Publié le 22 août 2025 aux Éditions de l’Olivier, Jouer le jeu prolonge l’exploration des marges entamée par Fatima Daas. On y suit Kayden, lycéenne de ZEP passionnée d’écriture, prise entre les promesses de l’école et les loyautés familiales. Un roman d’apprentissage lucide et vibrant, où l’écriture devient à nouveau un acte de liberté.

Dans La Petite Dernière, la foi traversait le texte comme un souffle. Dans Jouer le jeu, elle semble s’effacer. Était-ce une manière de déplacer votre regard, d’aborder autrement la croyance et la vie intérieure ?

Pour moi, dans Jouer le jeu, il n’est pas vraiment question de foi, ni de spiritualité. C’est voulu. J’étais sur autre chose : raconter une famille monoparentale, montrer la joie dans cette configuration-là.
Souvent, on présente ces familles sous l’angle du manque ou de la difficulté. Moi, je voulais montrer une mère qui s’éclate avec ses filles, qui rit, où il y a de l’amour et de la tendresse. Le quotidien reste dur, bien sûr, ce sont des gens qui comptent tout,  mais il y a une vraie force de vie là-dedans.

Et puis j’en avais bavé, pendant cinq ans, à cause de la manière dont la religion avait été reçue dans La Petite Dernière. Ce n’est pas que j’ai décidé de ne plus en parler, c’est juste que je ne voulais pas en faire un détail. Pour moi, la foi a une vraie place : si je la mets, elle doit être incarnée, ritualisée, vécue. Là, je voulais qu’on lise le texte autrement.

Parfois, je me dis même que Jouer le jeu aurait pu être mon premier roman. Chronologiquement, il précède La Petite Dernière. On peut voir Kayden comme celle qu’était Fatima avant. Ce qui m’intéresse, c’est de montrer que dans nos vies, tout coexiste : la foi, le désir, la honte, la famille. Ce n’est pas contradictoire ; c’est l’extérieur qui veut nous faire croire que ça l’est.

Depuis 2020, votre nom est souvent associé à des mots comme « musulmane », « lesbienne », « banlieue ». Comment avez-vous appris à reprendre la main sur ces étiquettes, à les retourner plutôt qu’à les subir ?

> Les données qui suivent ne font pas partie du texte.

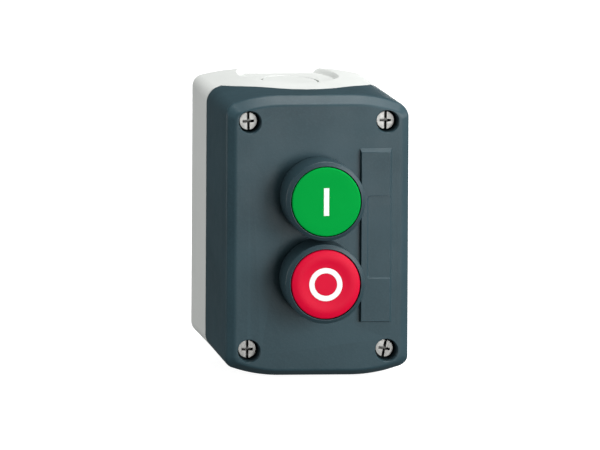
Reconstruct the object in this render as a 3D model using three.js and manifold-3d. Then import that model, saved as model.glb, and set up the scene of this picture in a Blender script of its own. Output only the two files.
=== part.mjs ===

Je crois que j’ai retourné le stigmate. Le fait même de prendre la parole, de montrer mon visage, de dire « je suis là », c’est déjà un acte de résistance. Me définir moi-même, c’est une manière de reprendre le pouvoir sur ces réductions. Mais quand je suis ramenée à ça sans que je le choisisse, c’est violent. J’ai envie d’être invitée comme autrice, point. Pas « autrice issue des quartiers populaires », pas « autrice musulmane lesbienne ».

“Ce n’est pas parce que nous écrivons à partir de nos vécus, de nos blessures ou du racisme systémique que nous subissons, que nos livres doivent tourner uniquement autour de ça. Ce qui m’agace, c’est qu’on lit encore nos textes comme des « thèmes », comme si nos histoires ne pouvaient parler qu’à ceux qui nous ressemblent.” — Fatima Daas

Pourquoi nos récits ne pourraient-ils pas représenter d’autres gens ? Pourquoi l’universel serait-il réservé aux récits blancs ? Quand je parle de l’adolescence, du premier amour, du rapport à la famille ; c’est universel. Nous aussi, nous avons le droit d’incarner l’universel.

La Petite Dernière a failli représenter la France aux Oscars. Comment percevez-vous cette reconnaissance, et surtout le regard que la France porte, ou ne porte pas, sur cette histoire ?

Pour moi, c’est une histoire de France. C’est l’histoire de l’immigration postcoloniale, de la galère pour aller étudier à Paris, de l’homophobie, du racisme, de la honte. Qu’on nous refuse cela comme « histoire française », c’est révélateur. Cela dit beaucoup du contexte actuel, de l’endroit où nous en sommes, et à quel point, en 2025, nous n’avons pas encore avancé.

C’est fou de se dire que ce texte date de 2020 et qu’il reste si actuel. Nous verrons comment le film sera reçu, mais peut-être qu’il fera entendre autrement ce que j’ai déjà écrit.

Après le livre, le film, puis ce nouveau roman, avez-vous eu le sentiment de retrouver votre voix, ou de confirmer qu’elle ne vous avait jamais quittée ?

Oui, mais je crois qu’elle ne m’a jamais quittée. J’ai une ligne, une cohérence : il y a ce que j’écris, ce que je pense à l’instant où je le pense, et mes prises de parole : je ne reviens sur rien.

Je ne veux pas me compromettre, ni appartenir à un camp. J’ai envie de continuer à faire de la littérature de survie, pour des lectrices et des lecteurs qui lisent encore avec leur sensibilité, sans chercher à conforter des clichés.

Ma voix est restée intègre. Je continue mon chemin. Et je ne jouerai pas un jeu qui n’est pas le mien.